I'm not going to lie: this book had me going. I tore through it eagerly wanting to see how it resolved itself. Any mild qualms I came across were pushed aside as I powered through to see what happened on the fateful night where Alicia Berenson murdered her husband. Then, in the last 20 or so pages, it all fell apart. The reveal was so convoluted, so stupid, that it made me angry that I had read the book with such passion. In fact, so angered was I by the ending of the book, that looking back at the minor qualms I had made me feel like I had ignored numerous red flags placed throughout the novel. The story itself had tried to warn me of the imminent disappointment... and I ignored it.
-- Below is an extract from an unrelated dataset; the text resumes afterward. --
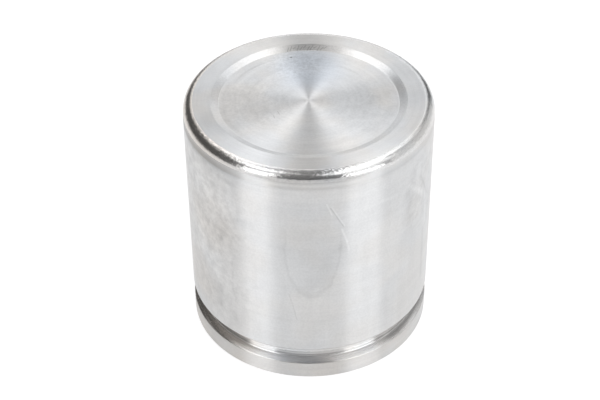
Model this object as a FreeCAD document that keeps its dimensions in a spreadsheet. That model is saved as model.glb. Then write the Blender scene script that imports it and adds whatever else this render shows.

To expand on my brief summary above, Alicia Berenson has murdered her husband - both of them fairly famous - and then refused to say anything about what had transpired that evening that had caused her to shoot him multiple times. Five years have passed, Alicia has been committed, and Theo Faber - a criminal psychotherapist - works for the opportunity to examine the famous mystery.
It is here where the first of the major red flags appears: Alicia starts talking to Theo fairly quickly. This isn't much of a spoiler (there would not be much of a novel without this development), but no one really comments on his quick success. There's a few passing mentions of his ability to get her to open up, but for a well-known woman who famously refused to speak for five years. It feels like, at the very least, the other doctors should have reacted. Someone needed to remark on it, and the fact that no one really does destroys the world-building done up to this point.
I can't much into details of the other parts that should have served as a warning to me - far too plot relevant to reveal - but they are very much in the same vein as the above one: Why hasn't anyone else comment on [x]? Why did no one think to [y]? All of them could be addressed fairly quickly and without a bunch of text but they just aren't.
And it pains me, because so much of the novel is so good - Theo and Alicia are interesting characters and the pace of the book is well done. The tone is well-managed without ever being too much. Really, if the ending had so completely and utterly disappointed me, it might have been one of my favorites of the year.
But again, I am in the minority on this opinion. This book is widely beloved by those that read it: I cannot give it a recommend, but with the caveat that most people definitely would.
1.5 out of 5 - maybe a 2 out of 5 depending on my mood.